Abdul Rahman Yasin, the latest suspect, is believed to be in Iraq where he traveled the day after the FBI made its first arrest in the case, seizing Mohammed A. Salameh who was accused of driving a rented van containing the 1,200-pound bomb into the trade center parking garage on Feb. 26.
Court papers charged that Yasin and two other accused conspirators mixed chemicals, including urea nitrate and nitroglycerine, in a Jersey City, N.J., apartment in January and February. Investigators later found traces of explosive chemicals splattered on the walls of the residence.
Yasin boarded a flight from New York’s Kennedy Airport to Amman, Jordan, on March 5. At the time, federal agents had alerted airport police to watch for Yasin and it was unclear how he was able to depart without being noticed.
“No one told him he couldn’t go,” defense attorney Ronald Kuby said Wednesday. “He left in the open, on a scheduled flight. Now the government wants to call him a fugitive. That’s ridiculous.”
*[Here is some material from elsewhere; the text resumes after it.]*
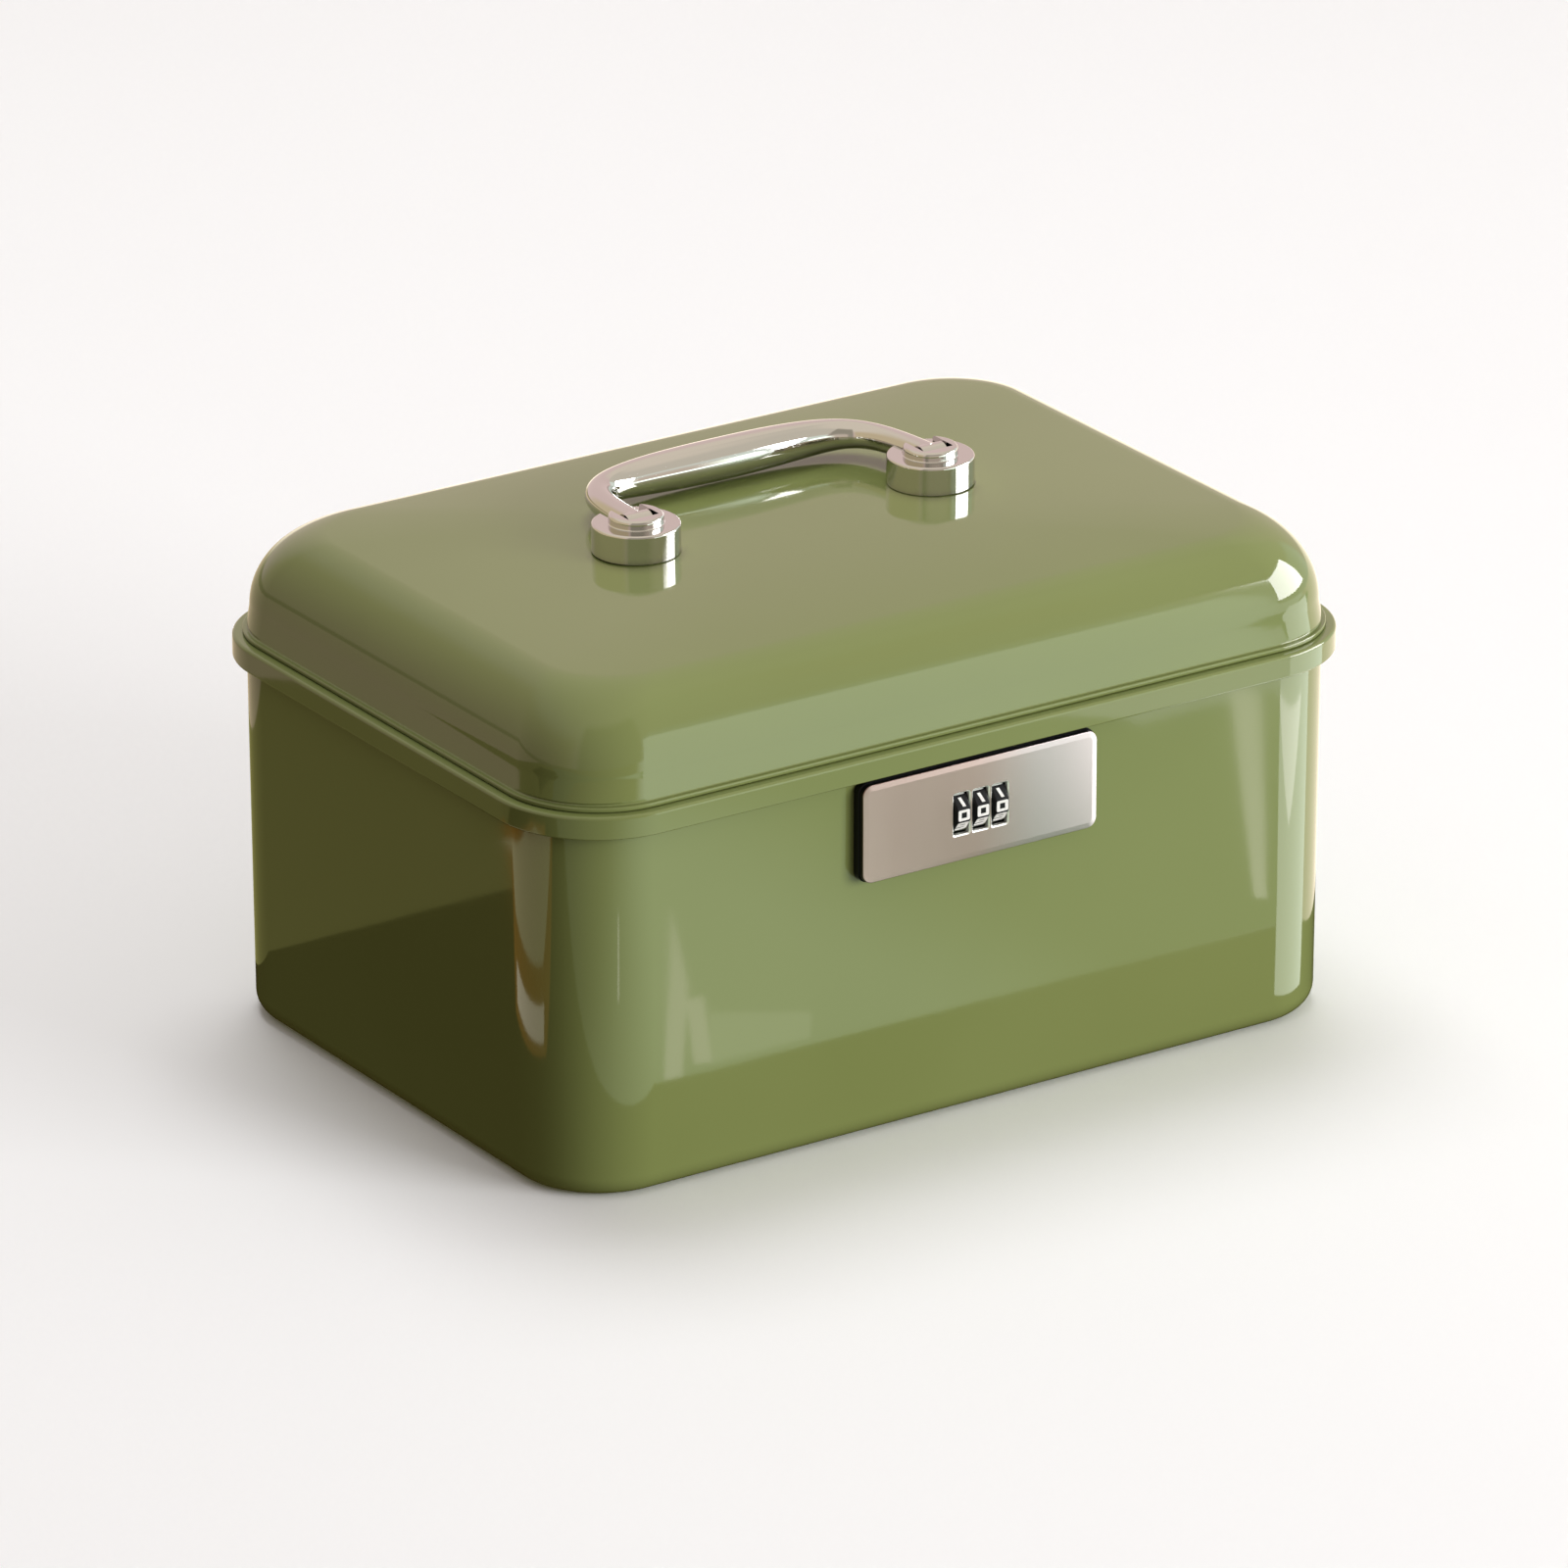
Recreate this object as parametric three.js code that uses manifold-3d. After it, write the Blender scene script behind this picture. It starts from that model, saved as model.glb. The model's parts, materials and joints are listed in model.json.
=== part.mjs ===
// A lockable steel box for medicines: a pressed body with a rolled rim, a domed lid on two rear hinges,
// a chromed swing handle on the lid, and a three-wheel number lock behind a metal plate on the front.
//
// Millimetres. +X runs along the box to the right, +Y from front to back, +Z up.
// The origin is the centre of the flat base.

import * as THREE from 'three';
import { mergeVertices } from 'three/addons/utils/BufferGeometryUtils.js';
import Module from 'manifold-3d';

const wasm = await Module();
wasm.setup();

// Gaps between pieces
const FACE_GAP = 0.2;          // flat faces that rest on each other
const SEAT_GAP = 0.3;          // round or curved faces that touch
const RUNNING_GAP = 0.3;       // a pin or a shaft in its bore

// Body
const RIM_LENGTH = 265;
const RIM_WIDTH = 190;
const RIM_CORNER = 31;
const BODY_HEIGHT = 111.8;
const BAND_HEIGHT = 6.6;
const BAND_STANDS = 3.9;       // the band's face in front of the body's wall
const BAND_EDGE = 1.0;
const SHEET = 1.0;
const BODY_TAPER = 0.8;
const BASE_ROUND = 6.05;

// Lid
const LID_GAP = 0.4;           // the lid's bead above the body's rim
const LID_SET_IN = 4.4;        // the band's face to the lid's wall
const LID_CORNER = 25.2;
const BEAD_SET_IN = 2.8;
const BEAD_HEIGHT = 1.3;
const BEAD_SWELL = 0.33;        // the bead's middle past its two edges
const SKIRT_GAP = 0.4;
const SKIRT_DEPTH = 5.7;
const LID_WALL_RISE = 7.5;      // the lid's upright wall above the body's rim
const LID_DRAFT = 0.75;
const DOME_ROUND_OUT = 18.6;
const DOME_ROUND_UP = 22.4;
const DOME_ROUND_ENDS = THREE.MathUtils.degToRad(85.5);
const CROWN = 2.2;
const CROWN_POWER = 3;

// Handle
const HANDLE_SPACING = 96;
const CUP_RADIUS = 12.2;
const CUP_HEIGHT = 8;
const CUP_BEVEL = 0.7;
const BOSS_RADIUS = 7.65;
const BOSS_HEIGHT = 2.6;
const BOSS_ROUND = 1.1;
const PIVOT_HEIGHT = 7.1;
const ARM_HALF_WIDTH = 3.8;
const ARM_HALF_THICKNESS = 3.4;
const GRIP_RADIUS = 5.95;
const GRIP_SWELL_POWER = 3;
const HANDLE_REACH = 32.7;
const HANDLE_DROP = 0.45;
const ARM_PULL = 36.8;         // how far back the arm's curve is drawn before it turns
const ARM_LEAN = 1.6;
const SHOULDER = 7.2;
const EYE_RADIUS = 3.6;
const ARM_CLEARANCE = 0.45;
const ARM_SIDE_CLEARANCE = 0.95; // the arm leans inwards as it leaves the cup
const HANDLE_PIN_RADIUS = 1.5;
const HANDLE_PIN_LENGTH = 13.8;
const STUD_RADIUS = 2.5;
const WASHER_RADIUS = 5.5;
const WASHER_THICKNESS = 1.0;
const NUT_ACROSS_FLATS = 8;
const NUT_HEIGHT = 4;
const NUT_SIDES = 6;
const STUD_PAST_NUT = 0.8;

// Hinges
const HINGE_SPACING = 140;
const HINGE_LENGTH = 36;
const KNUCKLE_RADIUS = 3;
const LID_KNUCKLE_LENGTH = 12;
const KNUCKLE_GAP = 0.3;
const HINGE_PIN_RADIUS = 1.25;
const PIN_HEAD_RADIUS = 2.2;
const PIN_HEAD_THICKNESS = 0.8;
const LEAF_THICKNESS = 1.2;
const HINGE_RISE = 1.2;        // the hinge pin above the body's rim
const HINGE_BEHIND = 0.4;      // the knuckle behind the band's face
const BODY_LEAF_HEIGHT = 17.6;
const BODY_LEAF_BELOW_BAND = 1.6;
const BODY_RIVET_RISE = 8;      // the rivets above the leaf's lower edge
const LID_LEAF_HEIGHT = 7;
const LID_LEAF_ABOVE_BEAD = 0.9;
const LID_RIVET_RISE = 3.9;
const RIVET_SPACING = 22;
const RIVET_RADIUS = 1.5;
const RIVET_HEAD_RADIUS = 2.6;
const RIVET_HEAD_HEIGHT = 1.2;
const RIVET_TAIL_RADIUS = 2.4;
const RIVET_TAIL_HEIGHT = 0.8;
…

Lawyers in the case said that the FBI has been pressing relatives of Yasin to talk him into returning to the United States to cooperate in the investigation. Yasin’s mother and a brother live in Jersey City. The addition of his name to the latest indictment in part reflects the failure of those efforts.
Yasin is one of six suspects charged in the bombing case. Another fugitive, also believed to be in Iraq, is Ramzi Ahmed Yousef. Last month, the State Department offered a $2-million reward for information leading to Yousef’s arrest.
In Washington, State Department spokesman Michael McCurry said that Yousef should be considered “armed and extremely dangerous.”
“Yousef has demonstrated willingness and ability to undertake acts of international terrorism and is likely to engage in such acts in the future unless he is brought into custody,” McCurry said.
In a related action Wednesday, federal prosecutors agreed to a separate trial for a former Jordanian-born limousine driver, who was previously charged in the bombing. But a lawyer for Bilal Alkaisi stressed that the separate trial did not signal that his client had decided to cooperate with the government.
“This does not constitute cooperation,” said Michael Washor, one of Alkaisi’s attorneys.
In the agreement reached with the government, Alkaisi consented to an adjournment of the proceedings in his case until after the conclusion of the trial of the other defendants, scheduled to begin in early September.
Goldman reported from New York and Rempel from Los Angeles.